--- START ---

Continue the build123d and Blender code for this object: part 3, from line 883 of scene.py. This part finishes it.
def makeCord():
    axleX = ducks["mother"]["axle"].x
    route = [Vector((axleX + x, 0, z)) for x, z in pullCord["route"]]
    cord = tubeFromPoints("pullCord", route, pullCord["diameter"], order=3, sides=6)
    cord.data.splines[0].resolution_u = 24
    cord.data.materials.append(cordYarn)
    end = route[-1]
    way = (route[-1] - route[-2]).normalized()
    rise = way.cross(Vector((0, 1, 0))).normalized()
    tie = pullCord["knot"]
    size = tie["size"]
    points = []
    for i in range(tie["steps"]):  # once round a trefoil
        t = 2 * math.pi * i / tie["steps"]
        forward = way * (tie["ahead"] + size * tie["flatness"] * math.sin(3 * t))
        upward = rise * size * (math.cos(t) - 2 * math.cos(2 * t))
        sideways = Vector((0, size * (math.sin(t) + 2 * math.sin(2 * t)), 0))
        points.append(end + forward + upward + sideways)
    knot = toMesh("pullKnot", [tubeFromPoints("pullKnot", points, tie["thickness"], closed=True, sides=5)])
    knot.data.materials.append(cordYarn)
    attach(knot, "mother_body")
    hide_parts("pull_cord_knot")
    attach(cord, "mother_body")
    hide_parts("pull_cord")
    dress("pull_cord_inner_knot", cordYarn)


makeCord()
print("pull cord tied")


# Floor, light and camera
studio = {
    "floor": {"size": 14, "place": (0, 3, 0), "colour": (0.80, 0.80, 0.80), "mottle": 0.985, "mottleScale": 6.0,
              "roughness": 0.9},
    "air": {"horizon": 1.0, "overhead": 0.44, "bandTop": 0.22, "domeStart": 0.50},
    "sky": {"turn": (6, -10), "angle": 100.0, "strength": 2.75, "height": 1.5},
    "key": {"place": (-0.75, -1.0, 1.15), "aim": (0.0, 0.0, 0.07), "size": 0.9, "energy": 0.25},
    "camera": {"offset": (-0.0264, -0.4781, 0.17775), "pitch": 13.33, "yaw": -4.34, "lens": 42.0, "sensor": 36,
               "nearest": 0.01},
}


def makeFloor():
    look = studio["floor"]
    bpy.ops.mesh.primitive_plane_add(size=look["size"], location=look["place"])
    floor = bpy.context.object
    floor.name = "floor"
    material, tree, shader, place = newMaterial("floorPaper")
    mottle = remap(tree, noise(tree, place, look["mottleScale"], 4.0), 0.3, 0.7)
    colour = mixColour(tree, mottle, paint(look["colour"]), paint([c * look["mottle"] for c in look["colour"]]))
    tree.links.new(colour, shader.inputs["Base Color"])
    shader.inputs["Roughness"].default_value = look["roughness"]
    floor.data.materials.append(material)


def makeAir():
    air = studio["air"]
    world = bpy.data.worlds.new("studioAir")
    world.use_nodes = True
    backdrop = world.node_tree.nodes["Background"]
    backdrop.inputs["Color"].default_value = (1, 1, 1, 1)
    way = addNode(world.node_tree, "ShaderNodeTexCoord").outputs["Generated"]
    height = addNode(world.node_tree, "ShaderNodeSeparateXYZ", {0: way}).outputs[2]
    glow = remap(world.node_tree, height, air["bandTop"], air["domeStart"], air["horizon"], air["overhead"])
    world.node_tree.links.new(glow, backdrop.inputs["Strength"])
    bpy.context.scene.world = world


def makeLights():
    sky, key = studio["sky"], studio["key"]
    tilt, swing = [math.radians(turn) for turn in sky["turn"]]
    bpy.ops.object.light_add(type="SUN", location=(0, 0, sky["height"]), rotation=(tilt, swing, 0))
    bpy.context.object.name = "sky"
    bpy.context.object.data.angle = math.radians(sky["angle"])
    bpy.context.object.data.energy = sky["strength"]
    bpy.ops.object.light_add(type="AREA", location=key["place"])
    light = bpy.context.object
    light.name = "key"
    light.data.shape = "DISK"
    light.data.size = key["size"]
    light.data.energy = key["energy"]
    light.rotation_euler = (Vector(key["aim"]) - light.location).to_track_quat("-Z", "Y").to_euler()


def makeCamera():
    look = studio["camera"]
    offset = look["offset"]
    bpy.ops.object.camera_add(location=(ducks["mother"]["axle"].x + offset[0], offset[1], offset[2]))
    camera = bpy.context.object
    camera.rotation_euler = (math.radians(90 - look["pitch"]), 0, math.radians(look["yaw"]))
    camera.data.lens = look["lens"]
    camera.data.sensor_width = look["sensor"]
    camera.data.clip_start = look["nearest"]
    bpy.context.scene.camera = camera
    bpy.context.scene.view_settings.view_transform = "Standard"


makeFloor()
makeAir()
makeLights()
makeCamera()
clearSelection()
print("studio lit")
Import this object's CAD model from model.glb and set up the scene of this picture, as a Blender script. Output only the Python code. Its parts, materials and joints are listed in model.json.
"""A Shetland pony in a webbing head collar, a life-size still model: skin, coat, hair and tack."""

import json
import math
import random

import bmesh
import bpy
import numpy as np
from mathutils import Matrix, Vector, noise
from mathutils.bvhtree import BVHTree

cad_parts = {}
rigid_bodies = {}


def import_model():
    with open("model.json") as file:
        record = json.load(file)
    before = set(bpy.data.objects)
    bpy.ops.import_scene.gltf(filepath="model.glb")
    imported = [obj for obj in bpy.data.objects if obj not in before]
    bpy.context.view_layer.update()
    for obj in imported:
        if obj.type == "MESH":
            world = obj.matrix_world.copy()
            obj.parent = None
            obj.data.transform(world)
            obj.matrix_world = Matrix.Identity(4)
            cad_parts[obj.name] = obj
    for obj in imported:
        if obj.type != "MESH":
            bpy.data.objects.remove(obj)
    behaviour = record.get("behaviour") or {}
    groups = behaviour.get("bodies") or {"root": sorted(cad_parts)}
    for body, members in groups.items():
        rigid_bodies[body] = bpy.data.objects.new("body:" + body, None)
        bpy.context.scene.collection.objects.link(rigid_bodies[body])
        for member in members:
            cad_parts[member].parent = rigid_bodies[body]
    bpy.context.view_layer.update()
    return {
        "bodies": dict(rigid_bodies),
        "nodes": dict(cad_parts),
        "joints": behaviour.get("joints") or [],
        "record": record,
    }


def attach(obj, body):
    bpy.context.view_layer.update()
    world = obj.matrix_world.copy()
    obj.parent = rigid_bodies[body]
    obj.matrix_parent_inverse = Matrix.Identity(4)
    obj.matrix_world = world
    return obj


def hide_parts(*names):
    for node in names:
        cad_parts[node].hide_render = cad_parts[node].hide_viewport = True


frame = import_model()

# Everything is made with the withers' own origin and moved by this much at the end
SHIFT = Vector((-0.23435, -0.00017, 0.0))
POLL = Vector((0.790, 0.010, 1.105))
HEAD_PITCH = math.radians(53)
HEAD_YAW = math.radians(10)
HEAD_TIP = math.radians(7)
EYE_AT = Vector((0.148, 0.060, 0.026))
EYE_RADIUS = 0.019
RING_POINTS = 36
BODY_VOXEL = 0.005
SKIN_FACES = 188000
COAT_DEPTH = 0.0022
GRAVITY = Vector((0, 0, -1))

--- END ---

*What the task requires:*
Copy out the whole listing, exactly as written.

*Worked answer:*
Continue the build123d and Blender code for this object: part 3, from line 883 of scene.py. This part finishes it.
def makeCord():
    axleX = ducks["mother"]["axle"].x
    route = [Vector((axleX + x, 0, z)) for x, z in pullCord["route"]]
    cord = tubeFromPoints("pullCord", route, pullCord["diameter"], order=3, sides=6)
    cord.data.splines[0].resolution_u = 24
    cord.data.materials.append(cordYarn)
    end = route[-1]
    way = (route[-1] - route[-2]).normalized()
    rise = way.cross(Vector((0, 1, 0))).normalized()
    tie = pullCord["knot"]
    size = tie["size"]
    points = []
    for i in range(tie["steps"]):  # once round a trefoil
        t = 2 * math.pi * i / tie["steps"]
        forward = way * (tie["ahead"] + size * tie["flatness"] * math.sin(3 * t))
        upward = rise * size * (math.cos(t) - 2 * math.cos(2 * t))
        sideways = Vector((0, size * (math.sin(t) + 2 * math.sin(2 * t)), 0))
        points.append(end + forward + upward + sideways)
    knot = toMesh("pullKnot", [tubeFromPoints("pullKnot", points, tie["thickness"], closed=True, sides=5)])
    knot.data.materials.append(cordYarn)
    attach(knot, "mother_body")
    hide_parts("pull_cord_knot")
    attach(cord, "mother_body")
    hide_parts("pull_cord")
    dress("pull_cord_inner_knot", cordYarn)


makeCord()
print("pull cord tied")


# Floor, light and camera
studio = {
    "floor": {"size": 14, "place": (0, 3, 0), "colour": (0.80, 0.80, 0.80), "mottle": 0.985, "mottleScale": 6.0,
              "roughness": 0.9},
    "air": {"horizon": 1.0, "overhead": 0.44, "bandTop": 0.22, "domeStart": 0.50},
    "sky": {"turn": (6, -10), "angle": 100.0, "strength": 2.75, "height": 1.5},
    "key": {"place": (-0.75, -1.0, 1.15), "aim": (0.0, 0.0, 0.07), "size": 0.9, "energy": 0.25},
    "camera": {"offset": (-0.0264, -0.4781, 0.17775), "pitch": 13.33, "yaw": -4.34, "lens": 42.0, "sensor": 36,
               "nearest": 0.01},
}


def makeFloor():
    look = studio["floor"]
    bpy.ops.mesh.primitive_plane_add(size=look["size"], location=look["place"])
    floor = bpy.context.object
    floor.name = "floor"
    material, tree, shader, place = newMaterial("floorPaper")
    mottle = remap(tree, noise(tree, place, look["mottleScale"], 4.0), 0.3, 0.7)
    colour = mixColour(tree, mottle, paint(look["colour"]), paint([c * look["mottle"] for c in look["colour"]]))
    tree.links.new(colour, shader.inputs["Base Color"])
    shader.inputs["Roughness"].default_value = look["roughness"]
    floor.data.materials.append(material)


def makeAir():
    air = studio["air"]
    world = bpy.data.worlds.new("studioAir")
    world.use_nodes = True
    backdrop = world.node_tree.nodes["Background"]
    backdrop.inputs["Color"].default_value = (1, 1, 1, 1)
    way = addNode(world.node_tree, "ShaderNodeTexCoord").outputs["Generated"]
    height = addNode(world.node_tree, "ShaderNodeSeparateXYZ", {0: way}).outputs[2]
    glow = remap(world.node_tree, height, air["bandTop"], air["domeStart"], air["horizon"], air["overhead"])
    world.node_tree.links.new(glow, backdrop.inputs["Strength"])
    bpy.context.scene.world = world


def makeLights():
    sky, key = studio["sky"], studio["key"]
    tilt, swing = [math.radians(turn) for turn in sky["turn"]]
    bpy.ops.object.light_add(type="SUN", location=(0, 0, sky["height"]), rotation=(tilt, swing, 0))
    bpy.context.object.name = "sky"
    bpy.context.object.data.angle = math.radians(sky["angle"])
    bpy.context.object.data.energy = sky["strength"]
    bpy.ops.object.light_add(type="AREA", location=key["place"])
    light = bpy.context.object
    light.name = "key"
    light.data.shape = "DISK"
    light.data.size = key["size"]
    light.data.energy = key["energy"]
    light.rotation_euler = (Vector(key["aim"]) - light.location).to_track_quat("-Z", "Y").to_euler()


def makeCamera():
    look = studio["camera"]
    offset = look["offset"]
    bpy.ops.object.camera_add(location=(ducks["mother"]["axle"].x + offset[0], offset[1], offset[2]))
    camera = bpy.context.object
    camera.rotation_euler = (math.radians(90 - look["pitch"]), 0, math.radians(look["yaw"]))
    camera.data.lens = look["lens"]
    camera.data.sensor_width = look["sensor"]
    camera.data.clip_start = look["nearest"]
    bpy.context.scene.camera = camera
    bpy.context.scene.view_settings.view_transform = "Standard"


makeFloor()
makeAir()
makeLights()
makeCamera()
clearSelection()
print("studio lit")
Import this object's CAD model from model.glb and set up the scene of this picture, as a Blender script. Output only the Python code. Its parts, materials and joints are listed in model.json.
"""A Shetland pony in a webbing head collar, a life-size still model: skin, coat, hair and tack."""

import json
import math
import random

import bmesh
import bpy
import numpy as np
from mathutils import Matrix, Vector, noise
from mathutils.bvhtree import BVHTree

cad_parts = {}
rigid_bodies = {}


def import_model():
    with open("model.json") as file:
        record = json.load(file)
    before = set(bpy.data.objects)
    bpy.ops.import_scene.gltf(filepath="model.glb")
    imported = [obj for obj in bpy.data.objects if obj not in before]
    bpy.context.view_layer.update()
    for obj in imported:
        if obj.type == "MESH":
            world = obj.matrix_world.copy()
            obj.parent = None
            obj.data.transform(world)
            obj.matrix_world = Matrix.Identity(4)
            cad_parts[obj.name] = obj
    for obj in imported:
        if obj.type != "MESH":
            bpy.data.objects.remove(obj)
    behaviour = record.get("behaviour") or {}
    groups = behaviour.get("bodies") or {"root": sorted(cad_parts)}
    for body, members in groups.items():
        rigid_bodies[body] = bpy.data.objects.new("body:" + body, None)
        bpy.context.scene.collection.objects.link(rigid_bodies[body])
        for member in members:
            cad_parts[member].parent = rigid_bodies[body]
    bpy.context.view_layer.update()
    return {
        "bodies": dict(rigid_bodies),
        "nodes": dict(cad_parts),
        "joints": behaviour.get("joints") or [],
        "record": record,
    }


def attach(obj, body):
    bpy.context.view_layer.update()
    world = obj.matrix_world.copy()
    obj.parent = rigid_bodies[body]
    obj.matrix_parent_inverse = Matrix.Identity(4)
    obj.matrix_world = world
    return obj


def hide_parts(*names):
    for node in names:
        cad_parts[node].hide_render = cad_parts[node].hide_viewport = True


frame = import_model()

# Everything is made with the withers' own origin and moved by this much at the end
SHIFT = Vector((-0.23435, -0.00017, 0.0))
POLL = Vector((0.790, 0.010, 1.105))
HEAD_PITCH = math.radians(53)
HEAD_YAW = math.radians(10)
HEAD_TIP = math.radians(7)
EYE_AT = Vector((0.148, 0.060, 0.026))
EYE_RADIUS = 0.019
RING_POINTS = 36
BODY_VOXEL = 0.005
SKIN_FACES = 188000
COAT_DEPTH = 0.0022
GRAVITY = Vector((0, 0, -1))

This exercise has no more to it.